# Given problem:
Copy out the line containing "for node in" and each line after it, through the last one in the material, exactly as written.

** start of Data lines **

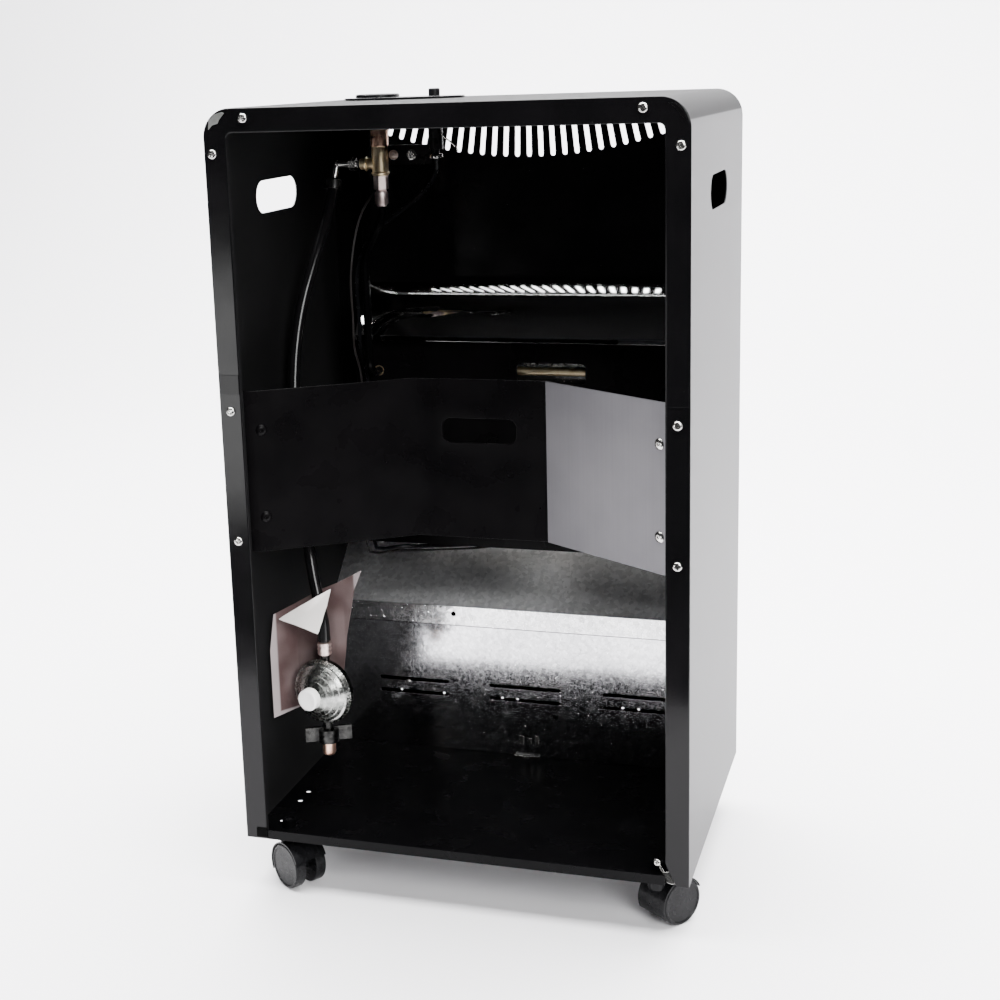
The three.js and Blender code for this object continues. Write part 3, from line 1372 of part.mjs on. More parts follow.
// Local axes of a castor: the stem on Z, the axle along X, the wheels trailing along +Y.
function castorHood() {
  const web = CASTOR_WEB / 2;
  const width = web + GAP + WHEEL_WIDTH;
  const inner = wheelRadius + HOOD_ROOM;
  const outer = inner + HOOD_WALL;
  const ring = new THREE.Shape();
  const from = THREE.MathUtils.degToRad(HOOD_START);
  const to = from + Math.PI;
  ring.absarc(CASTOR_TRAIL, wheelRadius, outer, from, to, false);
  ring.absarc(CASTOR_TRAIL, wheelRadius, inner, to, from, true);
  const cover = slab(ring, "x", -width, width, 9);
  const disc = new THREE.Shape();
  disc.absarc(CASTOR_TRAIL, wheelRadius, outer - HOOD_WALL / 2, from, to, false);
  disc.absarc(CASTOR_TRAIL, wheelRadius, HOOD_HUB_RADIUS, to, from + 2 * Math.PI, false);
  const plate = slab(disc, "x", -web, web, 9);
  const collarTop = CASTOR_HEIGHT - 2 * GAP;
  const collarFloor = wheelRadius + STEM_COLLAR_START;
  const collar = rod(STEM_COLLAR_DIAMETER, [0, 0, collarFloor], [0, 0, collarTop], 24);
  const clearWheels = rod(
    2 * inner,
    [-width - CUT_PAST, CASTOR_TRAIL, wheelRadius],
    [-web - GAP, CASTOR_TRAIL, wheelRadius],
    32,
  );
  const clearOthers = rod(
    2 * inner,
    [web + GAP, CASTOR_TRAIL, wheelRadius],
    [width + CUT_PAST, CASTOR_TRAIL, wheelRadius],
    32,
  );
  const stemTop = CASTOR_HEIGHT + STEM_REACH - SHEET;
  const stem = rod(STEM_DIAMETER, [0, 0, collarFloor], [0, 0, stemTop], 20);
  const bore = rod(
    AXLE_DIAMETER + 2 * GAP,
    [-web - CUT_PAST, CASTOR_TRAIL, wheelRadius],
    [web + CUT_PAST, CASTOR_TRAIL, wheelRadius],
    16,
  );
  const body = cut(joined(plate, collar), clearWheels, clearOthers, bore);
  return joined(body, cover, stem);
}

function castorWheel(side) {
  const start = CASTOR_WEB / 2 + 2 * GAP;
  const end = start + WHEEL_WIDTH - GAP;
  const bore = AXLE_DIAMETER / 2 + GAP;
  const profile = [
    [0, end - AXLE_COVER],
    [bore, end - AXLE_COVER],
    [bore, start],
    [wheelRadius - WHEEL_SHOULDER, start],
    [wheelRadius, start + WHEEL_SHOULDER],
    [wheelRadius, end - WHEEL_SHOULDER],
    [wheelRadius - WHEEL_SHOULDER, end],
    [wheelRadius - WHEEL_RIM_WIDTH, end],
    [wheelRadius - WHEEL_RIM_WIDTH - WHEEL_DISH, end - WHEEL_DISH],
    [0, end - WHEEL_DISH],
  ];
  return turned(profile, 28)
    .rotate([0, side * 90, 0])
    .translate([0, CASTOR_TRAIL, wheelRadius]);
}

function castorAxle() {
  const reach = CASTOR_WEB / 2 + WHEEL_WIDTH - AXLE_COVER - GAP;
  return rod(
    AXLE_DIAMETER,
    [-reach, CASTOR_TRAIL, wheelRadius],
    [reach, CASTOR_TRAIL, wheelRadius],
    16,
  );
}

function castor({ name, x, y, turn }) {
  const group = new THREE.Group();
  group.position.set(x, y, 0);
  group.rotation.z = THREE.MathUtils.degToRad(turn);
  group.add(
    piece(name + "_hood", castorHood(), blackPlastic),
    piece(name + "_axle", castorAxle(), brightSteel),
    piece(name + "_wheel_near", castorWheel(1), blackPlastic),
    piece(name + "_wheel_far", castorWheel(-1), blackPlastic),
  );
  return group;
}

// ---- The whole heater ----------------------------------------------------------------------

const cabinet = new THREE.Group();
cabinet.position.z = CASTOR_HEIGHT;
cabinet.add(
  piece("casing_wrap", casingWrap(), blackPaint),
  piece("base_plate", basePlate(), blackPaint),
  piece("front_fascia", frontFascia(), blackPaint),
  piece("kick_panel", kickPanel(), blackPaint),
  piece("partition_plate", partitionPlate(), galvanised),
  piece("deflector_plate", deflectorPlate(), galvanised),
  piece("cross_panel", crossPanel(), blackPaint),
  piece("cross_panel_side_plate", crossPanelSidePlate(), paleSheet),
  piece("burner_back_plate", burnerBackPlate(), blackPaint),
  piece("burner_hood", burnerHood(), blackPaint),
  piece("burner_body", burnerBody(), brightSteel),
  piece("reflector", reflector(), brightSteel),
  piece("wire_guard", wireGuard(), brightSteel),
  piece("pilot_burner", pilotBurner(), brightSteel),
  piece("gas_manifold", gasManifold(), brass),
  piece("valve_body", valveBody(), brass),
  piece("valve_plunger", valvePlunger(), brass),
  piece("valve_spindle", valveSpindle(), brass),
  piece("valve_bracket", valveBracket(), blackPaint),
  piece("supply_union_nut", supplyUnionNut(), brightSteel),
  piece("supply_olive_nut", supplyOliveNut(), copper),
  piece("supply_pipe", supplyPipe(), blackPaint),
  piece("thermocouple_lead", thermocoupleLead(), copper),
  piece("ignition_lead", ignitionLead(), blackRubber),
  piece("control_bezel", controlBezel(), blackPlastic),
  piece("control_knob", controlKnob(), blackPlastic),
  piece("igniter_body", igniterBody(), blackPlastic),
  piece("igniter_button", igniterButton(), blackPlastic),
  piece("hose_nipple", hoseNipple(), brightSteel),
  placedHoseClamp(brightSteel),
  piece("gas_hose", gasHose(), blackRubber),
  regulatorGroup(),
);
plaqueMiddles().forEach((middle, n) => {
  cabinet.add(piece("ceramic_plaque_" + (n + 1), plaque(middle), ceramic));
});

const heater = new THREE.Group();
heater.add(cabinet, ...castorPlaces().map(castor));

export default heater;
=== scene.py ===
"""Portable gas cabinet heater with its rear cover off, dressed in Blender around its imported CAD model.

Metres, +Z up, and the front faces -Y. Left and right are as seen from behind, so left is +X.
"""

import logging
import math
from collections.abc import Callable, Iterable, Iterator, Sequence
from contextlib import contextmanager
from dataclasses import dataclass
from enum import Enum
from typing import Any

import bmesh
import bpy
from mathutils import Euler, Matrix, Vector


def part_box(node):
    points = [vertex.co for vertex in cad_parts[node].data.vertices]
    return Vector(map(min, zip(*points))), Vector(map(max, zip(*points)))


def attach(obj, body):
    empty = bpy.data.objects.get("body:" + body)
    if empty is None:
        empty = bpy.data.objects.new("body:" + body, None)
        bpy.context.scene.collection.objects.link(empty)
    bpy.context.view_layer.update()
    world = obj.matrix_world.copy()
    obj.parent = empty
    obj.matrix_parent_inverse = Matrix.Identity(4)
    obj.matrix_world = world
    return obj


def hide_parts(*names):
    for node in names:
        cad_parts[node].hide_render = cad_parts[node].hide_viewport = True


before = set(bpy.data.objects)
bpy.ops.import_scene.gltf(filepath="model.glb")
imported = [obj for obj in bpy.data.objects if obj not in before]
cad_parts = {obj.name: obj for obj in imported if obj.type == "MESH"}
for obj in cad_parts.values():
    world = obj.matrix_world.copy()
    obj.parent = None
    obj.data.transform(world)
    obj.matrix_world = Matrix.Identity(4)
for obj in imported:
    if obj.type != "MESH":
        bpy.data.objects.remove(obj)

log = logging.getLogger("heater")

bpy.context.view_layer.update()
MM = 0.001
BODY_FLOOR = 0.052
CABINET = "cabinet"
GRAIN_DEPTH = 0.0004
DUST_RADIUS = 0.16
STREAK_SHAPE = (12.0, 12.0, 0.25)
Point = Sequence[float]
Profile = Sequence[tuple[float, float]]
Colour = tuple[float, float, float]
Socket = bpy.types.NodeSocket
Node = bpy.types.Node
Piece = bpy.types.Object


class Slot(Enum):
    """The record's material slots."""

    BLACK_PAINT = "black_paint"
    GALVANISED = "galvanised"
    PALE_SHEET = "pale_sheet"
    BRIGHT_STEEL = "bright_steel"
    CHROMED = "chromed"
    BRASS = "brass"
    COPPER = "copper"
    CAST_ALLOY = "cast_alloy"
    CERAMIC = "ceramic"
    BLACK_PLASTIC = "black_plastic"
    WHITE_PLASTIC = "white_plastic"
    BLACK_RUBBER = "black_rubber"
    PAPER = "paper"


class Axis(Enum):
    """A direction that a piece modelled along +Z is turned to."""

    UP = (0.0, 0.0, 1.0)
    REAR = (0.0, 1.0, 0.0)
    LEFT = (1.0, 0.0, 0.0)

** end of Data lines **

# Response to this exercise:
    for node in names:
        cad_parts[node].hide_render = cad_parts[node].hide_viewport = True


before = set(bpy.data.objects)
bpy.ops.import_scene.gltf(filepath="model.glb")
imported = [obj for obj in bpy.data.objects if obj not in before]
cad_parts = {obj.name: obj for obj in imported if obj.type == "MESH"}
for obj in cad_parts.values():
    world = obj.matrix_world.copy()
    obj.parent = None
    obj.data.transform(world)
    obj.matrix_world = Matrix.Identity(4)
for obj in imported:
    if obj.type != "MESH":
        bpy.data.objects.remove(obj)

log = logging.getLogger("heater")

bpy.context.view_layer.update()
MM = 0.001
BODY_FLOOR = 0.052
CABINET = "cabinet"
GRAIN_DEPTH = 0.0004
DUST_RADIUS = 0.16
STREAK_SHAPE = (12.0, 12.0, 0.25)
Point = Sequence[float]
Profile = Sequence[tuple[float, float]]
Colour = tuple[float, float, float]
Socket = bpy.types.NodeSocket
Node = bpy.types.Node
Piece = bpy.types.Object


class Slot(Enum):
    """The record's material slots."""

    BLACK_PAINT = "black_paint"
    GALVANISED = "galvanised"
    PALE_SHEET = "pale_sheet"
    BRIGHT_STEEL = "bright_steel"
    CHROMED = "chromed"
    BRASS = "brass"
    COPPER = "copper"
    CAST_ALLOY = "cast_alloy"
    CERAMIC = "ceramic"
    BLACK_PLASTIC = "black_plastic"
    WHITE_PLASTIC = "white_plastic"
    BLACK_RUBBER = "black_rubber"
    PAPER = "paper"


class Axis(Enum):
    """A direction that a piece modelled along +Z is turned to."""

    UP = (0.0, 0.0, 1.0)
    REAR = (0.0, 1.0, 0.0)
    LEFT = (1.0, 0.0, 0.0)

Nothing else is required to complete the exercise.